*Challenge*: The listing below contains a span that opens with the line containing "sleeve_mid = (SLEEVE_BOTTOM + SLEEVE_TOP) / 2" and closes with the line containing "obj.parent = None". Return that span exactly.

-------

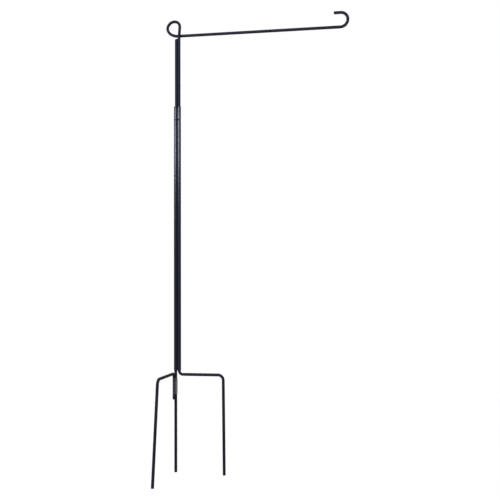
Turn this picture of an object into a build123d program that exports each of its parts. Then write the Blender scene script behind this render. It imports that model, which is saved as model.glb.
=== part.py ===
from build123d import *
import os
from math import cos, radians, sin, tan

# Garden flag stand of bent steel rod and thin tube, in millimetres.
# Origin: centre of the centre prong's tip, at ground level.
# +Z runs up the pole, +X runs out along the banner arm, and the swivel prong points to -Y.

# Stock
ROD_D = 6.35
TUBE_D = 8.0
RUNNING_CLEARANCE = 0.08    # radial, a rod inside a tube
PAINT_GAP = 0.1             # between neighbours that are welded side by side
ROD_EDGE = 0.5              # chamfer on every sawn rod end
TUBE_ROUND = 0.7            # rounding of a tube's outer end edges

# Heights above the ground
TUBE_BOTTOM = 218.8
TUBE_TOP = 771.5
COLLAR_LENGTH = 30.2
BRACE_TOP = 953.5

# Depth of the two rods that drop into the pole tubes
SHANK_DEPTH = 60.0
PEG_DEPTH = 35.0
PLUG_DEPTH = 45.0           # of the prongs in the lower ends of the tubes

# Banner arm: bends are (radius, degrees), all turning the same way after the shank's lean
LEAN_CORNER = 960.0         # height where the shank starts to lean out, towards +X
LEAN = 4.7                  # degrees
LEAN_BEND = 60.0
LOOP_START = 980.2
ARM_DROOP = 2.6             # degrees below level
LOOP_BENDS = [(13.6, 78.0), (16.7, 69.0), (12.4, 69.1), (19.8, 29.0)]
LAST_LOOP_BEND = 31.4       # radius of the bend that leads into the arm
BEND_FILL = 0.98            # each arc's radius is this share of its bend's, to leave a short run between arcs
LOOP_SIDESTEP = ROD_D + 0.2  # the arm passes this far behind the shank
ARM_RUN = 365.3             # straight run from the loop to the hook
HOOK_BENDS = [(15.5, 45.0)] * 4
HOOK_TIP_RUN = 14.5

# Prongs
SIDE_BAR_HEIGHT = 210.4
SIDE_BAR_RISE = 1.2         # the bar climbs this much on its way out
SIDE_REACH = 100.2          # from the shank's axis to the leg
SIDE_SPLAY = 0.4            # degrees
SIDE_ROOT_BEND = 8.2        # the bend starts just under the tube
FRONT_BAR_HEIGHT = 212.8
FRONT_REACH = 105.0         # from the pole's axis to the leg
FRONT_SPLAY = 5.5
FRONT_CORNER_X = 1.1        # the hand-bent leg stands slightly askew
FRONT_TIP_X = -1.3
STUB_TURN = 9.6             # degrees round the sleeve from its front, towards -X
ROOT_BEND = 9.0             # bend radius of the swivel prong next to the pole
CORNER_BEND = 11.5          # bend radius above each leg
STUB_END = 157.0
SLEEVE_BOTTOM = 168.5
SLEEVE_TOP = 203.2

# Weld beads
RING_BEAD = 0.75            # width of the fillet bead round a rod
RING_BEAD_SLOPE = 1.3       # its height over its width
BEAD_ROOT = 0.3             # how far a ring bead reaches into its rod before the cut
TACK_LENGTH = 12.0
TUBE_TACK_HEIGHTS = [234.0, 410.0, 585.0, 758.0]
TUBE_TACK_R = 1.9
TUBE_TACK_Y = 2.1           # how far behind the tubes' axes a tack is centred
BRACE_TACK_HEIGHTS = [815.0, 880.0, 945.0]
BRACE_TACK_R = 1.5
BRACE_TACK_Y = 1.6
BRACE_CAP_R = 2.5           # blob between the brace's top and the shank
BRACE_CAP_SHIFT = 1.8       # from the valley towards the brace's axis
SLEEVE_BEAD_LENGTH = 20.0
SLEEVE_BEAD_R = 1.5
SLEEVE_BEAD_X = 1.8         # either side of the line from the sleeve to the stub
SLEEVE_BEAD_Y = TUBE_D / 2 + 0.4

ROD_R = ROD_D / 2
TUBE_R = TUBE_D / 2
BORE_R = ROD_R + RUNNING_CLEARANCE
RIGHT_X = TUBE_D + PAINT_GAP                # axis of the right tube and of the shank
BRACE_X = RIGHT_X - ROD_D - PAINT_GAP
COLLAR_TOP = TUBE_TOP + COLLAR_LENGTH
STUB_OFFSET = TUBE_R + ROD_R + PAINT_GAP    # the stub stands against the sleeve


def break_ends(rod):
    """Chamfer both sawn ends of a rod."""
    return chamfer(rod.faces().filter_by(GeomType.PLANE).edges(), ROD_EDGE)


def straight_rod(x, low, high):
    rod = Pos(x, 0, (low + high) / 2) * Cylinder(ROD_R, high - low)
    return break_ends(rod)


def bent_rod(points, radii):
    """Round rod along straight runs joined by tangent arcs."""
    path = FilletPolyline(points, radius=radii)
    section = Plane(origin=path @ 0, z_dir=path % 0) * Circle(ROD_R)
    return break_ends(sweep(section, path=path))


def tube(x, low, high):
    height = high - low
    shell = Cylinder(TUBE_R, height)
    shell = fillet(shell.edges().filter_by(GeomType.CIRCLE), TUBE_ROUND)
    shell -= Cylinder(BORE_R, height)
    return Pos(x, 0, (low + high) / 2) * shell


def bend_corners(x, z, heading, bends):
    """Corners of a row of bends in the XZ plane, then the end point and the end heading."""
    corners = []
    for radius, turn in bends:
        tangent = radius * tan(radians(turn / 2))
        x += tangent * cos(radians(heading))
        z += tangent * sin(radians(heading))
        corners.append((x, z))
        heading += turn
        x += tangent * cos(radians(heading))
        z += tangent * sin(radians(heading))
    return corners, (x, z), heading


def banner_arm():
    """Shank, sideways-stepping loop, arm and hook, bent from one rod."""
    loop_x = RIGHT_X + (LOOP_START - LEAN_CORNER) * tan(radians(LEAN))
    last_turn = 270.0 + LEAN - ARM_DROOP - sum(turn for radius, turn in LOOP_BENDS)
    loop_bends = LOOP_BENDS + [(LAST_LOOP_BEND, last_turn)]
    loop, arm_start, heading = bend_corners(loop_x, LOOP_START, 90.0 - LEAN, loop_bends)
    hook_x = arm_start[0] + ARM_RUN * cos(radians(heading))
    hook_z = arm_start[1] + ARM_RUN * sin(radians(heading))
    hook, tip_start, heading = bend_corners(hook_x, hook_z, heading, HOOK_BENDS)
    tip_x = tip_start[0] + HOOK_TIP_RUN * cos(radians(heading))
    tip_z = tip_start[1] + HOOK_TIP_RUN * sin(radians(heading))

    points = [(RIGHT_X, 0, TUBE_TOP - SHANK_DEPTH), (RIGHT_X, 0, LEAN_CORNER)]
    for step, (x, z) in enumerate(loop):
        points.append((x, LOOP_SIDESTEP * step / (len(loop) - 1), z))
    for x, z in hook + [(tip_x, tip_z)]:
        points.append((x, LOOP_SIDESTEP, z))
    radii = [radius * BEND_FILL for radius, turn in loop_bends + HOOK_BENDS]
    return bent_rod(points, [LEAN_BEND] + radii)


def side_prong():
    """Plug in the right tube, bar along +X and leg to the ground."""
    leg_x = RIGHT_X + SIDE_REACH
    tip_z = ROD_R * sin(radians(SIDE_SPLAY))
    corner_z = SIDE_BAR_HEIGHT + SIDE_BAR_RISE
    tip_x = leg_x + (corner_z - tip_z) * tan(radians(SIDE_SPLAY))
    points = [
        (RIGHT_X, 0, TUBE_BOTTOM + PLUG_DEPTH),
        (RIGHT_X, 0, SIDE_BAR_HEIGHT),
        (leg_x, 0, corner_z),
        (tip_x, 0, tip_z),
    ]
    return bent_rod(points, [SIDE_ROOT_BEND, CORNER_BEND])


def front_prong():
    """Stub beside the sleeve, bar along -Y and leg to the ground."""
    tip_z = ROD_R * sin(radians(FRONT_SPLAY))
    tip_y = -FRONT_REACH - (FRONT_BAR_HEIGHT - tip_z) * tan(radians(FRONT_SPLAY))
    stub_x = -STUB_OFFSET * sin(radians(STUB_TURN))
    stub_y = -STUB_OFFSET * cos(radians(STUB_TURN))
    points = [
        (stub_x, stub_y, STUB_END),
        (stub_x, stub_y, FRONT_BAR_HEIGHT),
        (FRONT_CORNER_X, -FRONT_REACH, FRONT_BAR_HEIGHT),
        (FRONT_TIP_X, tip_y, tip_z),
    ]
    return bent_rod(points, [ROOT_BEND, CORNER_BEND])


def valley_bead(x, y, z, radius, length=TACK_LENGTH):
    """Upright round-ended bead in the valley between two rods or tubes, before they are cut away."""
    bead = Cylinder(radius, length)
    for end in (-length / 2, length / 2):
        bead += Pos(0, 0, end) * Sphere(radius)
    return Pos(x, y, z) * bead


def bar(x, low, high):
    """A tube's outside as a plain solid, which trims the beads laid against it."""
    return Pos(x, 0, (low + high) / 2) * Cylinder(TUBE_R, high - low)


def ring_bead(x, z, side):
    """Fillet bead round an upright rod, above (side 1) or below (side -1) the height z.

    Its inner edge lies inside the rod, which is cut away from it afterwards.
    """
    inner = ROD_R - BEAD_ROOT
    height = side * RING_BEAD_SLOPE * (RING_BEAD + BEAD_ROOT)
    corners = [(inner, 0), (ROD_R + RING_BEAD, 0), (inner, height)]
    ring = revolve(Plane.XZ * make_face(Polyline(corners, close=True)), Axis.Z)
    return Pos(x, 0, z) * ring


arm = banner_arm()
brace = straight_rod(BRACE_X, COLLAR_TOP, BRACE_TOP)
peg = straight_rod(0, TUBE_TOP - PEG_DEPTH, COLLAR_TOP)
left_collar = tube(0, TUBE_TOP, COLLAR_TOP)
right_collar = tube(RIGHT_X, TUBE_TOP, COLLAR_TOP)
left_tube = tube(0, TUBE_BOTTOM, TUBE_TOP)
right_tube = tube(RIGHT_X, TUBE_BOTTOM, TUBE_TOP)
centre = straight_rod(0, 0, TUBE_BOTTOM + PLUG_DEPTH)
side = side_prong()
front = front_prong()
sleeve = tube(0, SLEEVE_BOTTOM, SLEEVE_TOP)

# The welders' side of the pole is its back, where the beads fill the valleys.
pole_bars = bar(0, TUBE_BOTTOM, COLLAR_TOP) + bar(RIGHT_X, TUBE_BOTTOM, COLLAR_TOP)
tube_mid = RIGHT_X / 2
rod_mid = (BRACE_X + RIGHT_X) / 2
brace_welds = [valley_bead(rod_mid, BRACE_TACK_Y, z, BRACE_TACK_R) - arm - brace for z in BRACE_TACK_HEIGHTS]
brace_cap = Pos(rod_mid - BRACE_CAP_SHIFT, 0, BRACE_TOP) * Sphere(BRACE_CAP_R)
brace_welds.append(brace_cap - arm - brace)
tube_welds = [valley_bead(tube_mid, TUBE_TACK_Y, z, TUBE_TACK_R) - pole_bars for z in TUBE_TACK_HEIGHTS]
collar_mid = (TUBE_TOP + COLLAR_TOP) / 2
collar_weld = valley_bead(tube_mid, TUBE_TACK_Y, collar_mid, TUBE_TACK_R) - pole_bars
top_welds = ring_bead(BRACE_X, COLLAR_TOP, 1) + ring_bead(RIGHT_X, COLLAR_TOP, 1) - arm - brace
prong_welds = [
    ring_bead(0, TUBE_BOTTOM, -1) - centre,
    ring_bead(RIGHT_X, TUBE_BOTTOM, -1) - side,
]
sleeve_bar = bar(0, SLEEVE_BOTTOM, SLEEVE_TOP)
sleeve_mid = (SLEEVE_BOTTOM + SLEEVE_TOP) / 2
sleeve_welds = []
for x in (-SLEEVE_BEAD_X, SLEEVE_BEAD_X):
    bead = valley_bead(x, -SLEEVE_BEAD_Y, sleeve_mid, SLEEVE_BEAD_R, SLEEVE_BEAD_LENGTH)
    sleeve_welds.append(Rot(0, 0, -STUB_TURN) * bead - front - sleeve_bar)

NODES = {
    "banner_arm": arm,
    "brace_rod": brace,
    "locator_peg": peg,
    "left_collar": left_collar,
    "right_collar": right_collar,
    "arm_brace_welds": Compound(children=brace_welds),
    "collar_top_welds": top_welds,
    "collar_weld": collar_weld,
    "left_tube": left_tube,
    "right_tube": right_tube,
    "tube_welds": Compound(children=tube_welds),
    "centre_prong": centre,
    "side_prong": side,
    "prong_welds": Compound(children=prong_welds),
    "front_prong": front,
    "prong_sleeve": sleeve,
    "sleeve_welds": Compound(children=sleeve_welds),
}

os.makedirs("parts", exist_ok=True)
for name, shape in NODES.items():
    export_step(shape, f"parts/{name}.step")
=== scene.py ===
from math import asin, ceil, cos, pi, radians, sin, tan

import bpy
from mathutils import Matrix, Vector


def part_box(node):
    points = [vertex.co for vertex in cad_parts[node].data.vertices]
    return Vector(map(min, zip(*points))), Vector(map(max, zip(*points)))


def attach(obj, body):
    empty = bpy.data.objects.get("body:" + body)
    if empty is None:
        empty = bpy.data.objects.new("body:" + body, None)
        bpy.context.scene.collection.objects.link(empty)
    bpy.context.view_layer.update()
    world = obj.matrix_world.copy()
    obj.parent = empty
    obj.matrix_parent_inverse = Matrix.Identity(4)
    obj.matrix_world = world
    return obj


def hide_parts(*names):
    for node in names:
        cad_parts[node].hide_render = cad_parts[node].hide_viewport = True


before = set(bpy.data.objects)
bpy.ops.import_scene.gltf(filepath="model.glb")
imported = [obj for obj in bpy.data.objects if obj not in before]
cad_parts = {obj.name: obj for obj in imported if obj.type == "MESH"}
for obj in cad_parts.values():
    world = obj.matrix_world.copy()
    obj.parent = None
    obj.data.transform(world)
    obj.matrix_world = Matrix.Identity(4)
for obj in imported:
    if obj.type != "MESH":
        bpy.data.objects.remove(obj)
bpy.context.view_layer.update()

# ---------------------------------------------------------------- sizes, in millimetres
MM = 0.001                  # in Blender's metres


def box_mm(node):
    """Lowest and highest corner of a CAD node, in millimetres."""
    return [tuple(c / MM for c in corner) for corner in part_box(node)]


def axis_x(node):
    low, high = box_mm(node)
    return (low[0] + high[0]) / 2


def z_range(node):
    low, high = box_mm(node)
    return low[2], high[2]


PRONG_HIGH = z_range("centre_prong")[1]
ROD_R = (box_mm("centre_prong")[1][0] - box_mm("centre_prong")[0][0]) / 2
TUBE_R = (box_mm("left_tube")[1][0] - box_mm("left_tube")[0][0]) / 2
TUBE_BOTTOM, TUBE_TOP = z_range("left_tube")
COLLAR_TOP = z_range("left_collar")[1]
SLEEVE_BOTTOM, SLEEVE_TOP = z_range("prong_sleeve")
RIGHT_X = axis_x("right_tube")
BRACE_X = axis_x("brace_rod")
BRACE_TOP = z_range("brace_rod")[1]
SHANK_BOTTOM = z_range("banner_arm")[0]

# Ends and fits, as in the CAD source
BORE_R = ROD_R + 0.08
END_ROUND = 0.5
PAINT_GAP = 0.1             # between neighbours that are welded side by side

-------

*Correct answer*:
sleeve_mid = (SLEEVE_BOTTOM + SLEEVE_TOP) / 2
sleeve_welds = []
for x in (-SLEEVE_BEAD_X, SLEEVE_BEAD_X):
    bead = valley_bead(x, -SLEEVE_BEAD_Y, sleeve_mid, SLEEVE_BEAD_R, SLEEVE_BEAD_LENGTH)
    sleeve_welds.append(Rot(0, 0, -STUB_TURN) * bead - front - sleeve_bar)

NODES = {
    "banner_arm": arm,
    "brace_rod": brace,
    "locator_peg": peg,
    "left_collar": left_collar,
    "right_collar": right_collar,
    "arm_brace_welds": Compound(children=brace_welds),
    "collar_top_welds": top_welds,
    "collar_weld": collar_weld,
    "left_tube": left_tube,
    "right_tube": right_tube,
    "tube_welds": Compound(children=tube_welds),
    "centre_prong": centre,
    "side_prong": side,
    "prong_welds": Compound(children=prong_welds),
    "front_prong": front,
    "prong_sleeve": sleeve,
    "sleeve_welds": Compound(children=sleeve_welds),
}

os.makedirs("parts", exist_ok=True)
for name, shape in NODES.items():
    export_step(shape, f"parts/{name}.step")
=== scene.py ===
from math import asin, ceil, cos, pi, radians, sin, tan

import bpy
from mathutils import Matrix, Vector


def part_box(node):
    points = [vertex.co for vertex in cad_parts[node].data.vertices]
    return Vector(map(min, zip(*points))), Vector(map(max, zip(*points)))


def attach(obj, body):
    empty = bpy.data.objects.get("body:" + body)
    if empty is None:
        empty = bpy.data.objects.new("body:" + body, None)
        bpy.context.scene.collection.objects.link(empty)
    bpy.context.view_layer.update()
    world = obj.matrix_world.copy()
    obj.parent = empty
    obj.matrix_parent_inverse = Matrix.Identity(4)
    obj.matrix_world = world
    return obj


def hide_parts(*names):
    for node in names:
        cad_parts[node].hide_render = cad_parts[node].hide_viewport = True


before = set(bpy.data.objects)
bpy.ops.import_scene.gltf(filepath="model.glb")
imported = [obj for obj in bpy.data.objects if obj not in before]
cad_parts = {obj.name: obj for obj in imported if obj.type == "MESH"}
for obj in cad_parts.values():
    world = obj.matrix_world.copy()
    obj.parent = None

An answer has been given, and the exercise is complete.